## [Problem requirements]
Extract exactly those lines that lie between the start of the material and the line with "loose knotted loop.", including both boundary lines and no others.

──────

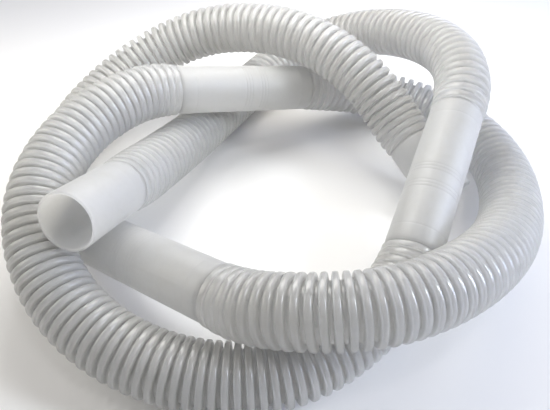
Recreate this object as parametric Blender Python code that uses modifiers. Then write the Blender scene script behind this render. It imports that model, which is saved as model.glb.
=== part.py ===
"""Corrugated vacuum hose for a swimming pool, lying in a loose knotted loop.

Metres, +Z up. The hose stands on z = 0, and the origin is under the middle of the loop.
It is one formed tube: a smooth end cuff at each end, and four corrugated lengths with a
smooth double cuff between each two. The lengths are followed from end cuff A, the free end.
The corrugated rings next to end cuff A are separate, because the free end flexes in the
grooves between them.
"""

import math

import bpy
import numpy as np
from mathutils import Matrix, Vector

MM = 0.001

# Sections
CREST_RADIUS = 23.3 * MM
CUFF_RADIUS = 21.0 * MM
CUFF_WALL = 2.0 * MM
RING_PITCH = 7.0 * MM
RIM_ROUND = 0.4 * MM

# Fits and flexing gaps
TOUCH_GAP = 0.3 * MM
FLEX_GAP = 2.2 * MM
RING_CHAMFER = 0.8 * MM

# Separate rings at the free end
TAIL_RINGS = 12

# Facets
TURN_STEPS = 32
TUBE_STEP = 24 * MM
TUBE_RESOLUTION = 4
LEAD = 8 * MM

# Each cuff is straight, from one end of its axis to the other, in millimetres
END_CUFF_A = [(-117, -68, 69), (-135, -128, 94)]
DOUBLE_CUFF_1 = [(149, 1, 82.5), (96.5, -115, 44.5)]
DOUBLE_CUFF_2 = [(-89, 44, 82), (27, 97, 50)]
DOUBLE_CUFF_3 = [(-39.5, -158, 57), (-142.5, -85, 30.7)]
END_CUFF_B = [(120.5, 13.5, 44), (148.5, -32.5, 22)]

# Points that each corrugated length passes between its two cuffs, in millimetres
ROUTE_1 = [(-98.5, -11, 48), (-78, 43.5, 33), (-54, 96.5, 25), (-25, 146, 24), (14, 188, 32),
           (66, 195.5, 52), (111, 166, 74), (145, 119, 90), (162, 62, 95)]
ROUTE_2 = [(65, -157, 30), (16, -190, 24), (-44, -198, 24.5), (-102, -182, 31.5),
           (-149, -146, 46.5), (-172, -93, 69), (-164, -36, 83), (-132, 13, 89)]
ROUTE_3 = [(95, 115, 32), (151, 98, 25), (190, 53, 24), (200, -4, 28), (187, -61.5, 38),
           (159, -113.5, 54), (117.5, -155, 70), (64, -181, 77), (7, -180, 70.5)]
ROUTE_4 = [(-188, -31, 24), (-199, 30, 30), (-177, 87, 46), (-133, 127, 66), (-76, 140, 87),
           (-15, 127, 98), (40, 97, 96), (86, 58, 75)]

WHITE_WALL = ("hose_wall", (0.74, 0.75, 0.78), 0.42)
WHITE_CUFF = ("cuff_wall", (0.76, 0.77, 0.80), 0.34)


def clear_scene():
    for scene_object in list(bpy.data.objects):
        bpy.data.objects.remove(scene_object, do_unlink=True)


def plastic(name, colour, roughness):
    material = bpy.data.materials.get(name)
    if material is None:
        material = bpy.data.materials.new(name)
        material.use_nodes = True
        shader = material.node_tree.nodes["Principled BSDF"]
        shader.inputs["Base Color"].default_value = (*colour, 1)
        shader.inputs["Roughness"].default_value = roughness
        shader.inputs["Metallic"].default_value = 0
    return material


def points(list_mm):
    return np.array(list_mm, float) * MM


def unit(vector):
    return vector / np.linalg.norm(vector)


def smooth_curve(knots, start_direction, end_direction, samples=160):
    """A cubic spline with continuous curvature through the knots, and its two directions."""
    count = len(knots)
    spans = np.linalg.norm(np.diff(knots, axis=0), axis=1)
    system = np.eye(count)
    sides = np.zeros((count, 3))
    sides[0] = start_direction
    sides[-1] = end_direction
    for i in range(1, count - 1):
        before, after = spans[i - 1], spans[i]
        system[i, i - 1:i + 2] = after, 2 * (before + after), before
        sides[i] = 3 * (after * (knots[i] - knots[i - 1]) / before
                        + before * (knots[i + 1] - knots[i]) / after)
    slopes = np.linalg.solve(system, sides)
    u = np.linspace(0, 1, samples, endpoint=False)[:, None]
    runs = []
    for i, span in enumerate(spans):
        runs.append((2 * u**3 - 3 * u**2 + 1) * knots[i]
                    + (u**3 - 2 * u**2 + u) * span * slopes[i]
                    + (3 * u**2 - 2 * u**3) * knots[i + 1]
                    + (u**3 - u**2) * span * slopes[i + 1])
    return np.vstack(runs + [knots[-1:]])


def run_lengths(curve):
    return np.concatenate([[0], np.cumsum(np.linalg.norm(np.diff(curve, axis=0), axis=1))])


def at_length(curve, lengths):
    """Points of the curve at the given distances along it."""
    along = run_lengths(curve)
    return np.stack([np.interp(lengths, along, curve[:, axis]) for axis in range(3)], axis=-1)


def corrugated_axis(cuff_before, route, cuff_after):
    """Centreline between two cuffs, straight over a short lead where it leaves each."""
    leave = unit(cuff_before[1] - cuff_before[0])
    arrive = unit(cuff_after[1] - cuff_after[0])
    start = cuff_before[1] + TOUCH_GAP * leave
    end = cuff_after[0] - TOUCH_GAP * arrive
    knots = np.vstack([[start + LEAD * leave], route, [end - LEAD * arrive]])
    curve = smooth_curve(knots, leave, arrive)
    return np.vstack([[start], curve, [end]])


def axis_frame(origin, direction):
    """Placement whose Z runs along the given direction."""
    turn = Vector(direction).to_track_quat("Z", "Y").to_matrix().to_4x4()
    return Matrix.Translation(Vector(origin)) @ turn


def turned(name, profile, finish, collection):
    """A closed profile in the XZ plane, turned round Z. It runs down its outer side."""
    mesh = bpy.data.meshes.new(name)
    corners = [(radius, 0, height) for radius, height in profile]
    count = len(corners)
    if profile[0][0] == 0:
        edges = [(i, i + 1) for i in range(count - 1)]
    else:
        edges = [(i, (i + 1) % count) for i in range(count)]
    mesh.from_pydata(corners, edges, [])
    piece = bpy.data.objects.new(name, mesh)
    collection.objects.link(piece)
    screw = piece.modifiers.new("Turn", "SCREW")
    screw.steps = TURN_STEPS
    screw.render_steps = TURN_STEPS
    screw.use_merge_vertices = True
    screw.merge_threshold = 0.00005
    screw.use_smooth_shade = True
    mesh.materials.append(plastic(*finish))
    return piece


def cuff(name, back, front, collection):
    """An open tube with rounded rims, from its back to its front."""
    length = float(np.linalg.norm(front - back))
    inner = CUFF_RADIUS - CUFF_WALL
    edge = RIM_ROUND
    profile = [(CUFF_RADIUS, length - edge), (CUFF_RADIUS, edge), (CUFF_RADIUS - edge, 0),
               (inner + edge, 0), (inner, edge), (inner, length - edge),
               (inner + edge, length), (CUFF_RADIUS - edge, length)]
    piece = turned(name, profile, WHITE_CUFF, collection)
    piece.matrix_world = axis_frame(back, unit(front - back))
    return piece


def tail_ring(name, centre, direction, collection):
    """One ring of the corrugation, standing clear of the next by the flexing gap."""
    half = (RING_PITCH - FLEX_GAP) / 2
    shoulder = CREST_RADIUS - RING_CHAMFER
    profile = [(0, half), (shoulder, half), (CREST_RADIUS, half - RING_CHAMFER),
               (CREST_RADIUS, RING_CHAMFER - half), (shoulder, -half), (0, -half)]
    piece = turned(name, profile, WHITE_WALL, collection)
    piece.matrix_world = axis_frame(centre, direction)
    return piece


def corrugated_length(name, axis, collection):
    """A plain tube of the rings' outer diameter along the centreline."""
    total = run_lengths(axis)[-1]
    inside = np.linspace(LEAD, total - LEAD, round(total / TUBE_STEP))
    stations = at_length(axis, np.concatenate([[0], inside, [total]]))
    curve = bpy.data.curves.new(name, "CURVE")
    curve.dimensions = "3D"
    spline = curve.splines.new("POLY")
    spline.points.add(len(stations) - 1)
    for point, station in zip(spline.points, stations):
        point.co = (*station, 1)
    spline.use_smooth = True
    curve.bevel_depth = CREST_RADIUS
    curve.bevel_resolution = TUBE_RESOLUTION
    curve.use_fill_caps = True
    curve.materials.append(plastic(*WHITE_WALL))
    piece = bpy.data.objects.new(name, curve)
    collection.objects.link(piece)
    return piece


def free_end(cuff_a, axis, collection):
    """End cuff A and the separate rings behind it, numbered from the fixed side."""
    outward = unit(cuff_a[1] - cuff_a[0])
    cuff("end_cuff_a", cuff_a[0] + outward * FLEX_GAP / 2, cuff_a[1], collection)
    for place in range(TAIL_RINGS):
        middle = (place + 0.5) * RING_PITCH
        span = at_length(axis, [middle - RING_PITCH / 2, middle, middle + RING_PITCH / 2])
        tail_ring(f"tail_ring_{TAIL_RINGS - place}", span[1], unit(span[2] - span[0]),
                  collection)


def build():
    clear_scene()
    collection = bpy.data.collections.new("vacuum_hose")
    bpy.context.scene.collection.children.link(collection)

    cuff_a = points(END_CUFF_A)
    double_1 = points(DOUBLE_CUFF_1)
    double_2 = points(DOUBLE_CUFF_2)
    double_3 = points(DOUBLE_CUFF_3)
    cuff_b = points(END_CUFF_B)

    axis_1 = corrugated_axis(cuff_a[::-1], points(ROUTE_1), double_1)
    free_end(cuff_a, axis_1, collection)
    whole = run_lengths(axis_1)[-1]
    fixed = np.linspace(TAIL_RINGS * RING_PITCH + FLEX_GAP / 2, whole, 400)
    corrugated_length("corrugated_length_1", at_length(axis_1, fixed), collection)
    cuff("double_cuff_1", *double_1, collection)

    axis_2 = corrugated_axis(double_1, points(ROUTE_2), double_2)
    corrugated_length("corrugated_length_2", axis_2, collection)
    cuff("double_cuff_2", *double_2, collection)

    axis_3 = corrugated_axis(double_2, points(ROUTE_3), double_3)
    corrugated_length("corrugated_length_3", axis_3, collection)
    cuff("double_cuff_3", *double_3, collection)

    axis_4 = corrugated_axis(double_3, points(ROUTE_4), cuff_b)
    corrugated_length("corrugated_length_4", axis_4, collection)
    cuff("end_cuff_b", *cuff_b, collection)


build()
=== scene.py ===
"""Corrugated pool vacuum hose: the finished look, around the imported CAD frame.

Metres, +Z up, in the CAD frame. The hose is swept along one centreline from the mouth of end
cuff A to the mouth of end cuff B: smooth cuffs, and corrugated walls made ring by ring.
"""

import math

import bpy
import numpy as np
from mathutils import Matrix, Vector


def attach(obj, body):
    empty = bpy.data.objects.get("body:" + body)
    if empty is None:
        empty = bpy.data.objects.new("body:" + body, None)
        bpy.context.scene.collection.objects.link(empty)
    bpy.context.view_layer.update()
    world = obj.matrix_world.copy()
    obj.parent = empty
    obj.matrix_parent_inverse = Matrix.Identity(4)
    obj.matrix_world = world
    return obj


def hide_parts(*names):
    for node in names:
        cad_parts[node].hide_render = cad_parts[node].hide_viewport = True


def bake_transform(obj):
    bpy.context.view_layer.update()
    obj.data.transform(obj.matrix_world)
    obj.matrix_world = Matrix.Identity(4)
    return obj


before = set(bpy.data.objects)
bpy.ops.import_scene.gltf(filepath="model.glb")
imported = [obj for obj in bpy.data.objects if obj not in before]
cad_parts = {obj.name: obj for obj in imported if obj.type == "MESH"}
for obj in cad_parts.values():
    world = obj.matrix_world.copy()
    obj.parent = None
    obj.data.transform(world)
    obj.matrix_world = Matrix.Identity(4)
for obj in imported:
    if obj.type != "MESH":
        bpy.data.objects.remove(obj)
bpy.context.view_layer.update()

MM = 0.001

# Sections, as in the CAD
CREST_RADIUS = 23.3 * MM
ROOT_RADIUS = 18.4 * MM
CUFF_RADIUS = 21.0 * MM
CUFF_WALL = 2.0 * MM
RING_PITCH = 7.0 * MM
TOUCH_GAP = 0.3 * MM
LEAD = 8 * MM
TAIL_RINGS = 12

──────

## [Solution to the problem]
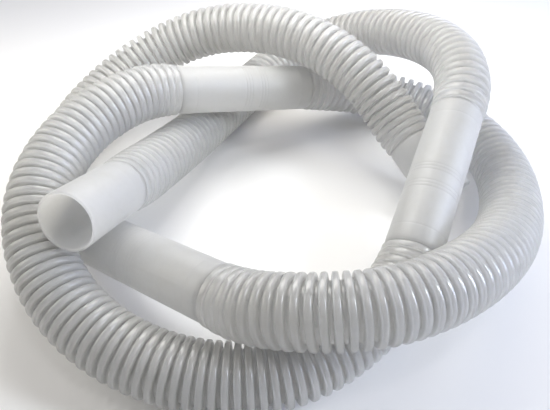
Recreate this object as parametric Blender Python code that uses modifiers. Then write the Blender scene script behind this render. It imports that model, which is saved as model.glb.
=== part.py ===
"""Corrugated vacuum hose for a swimming pool, lying in a loose knotted loop.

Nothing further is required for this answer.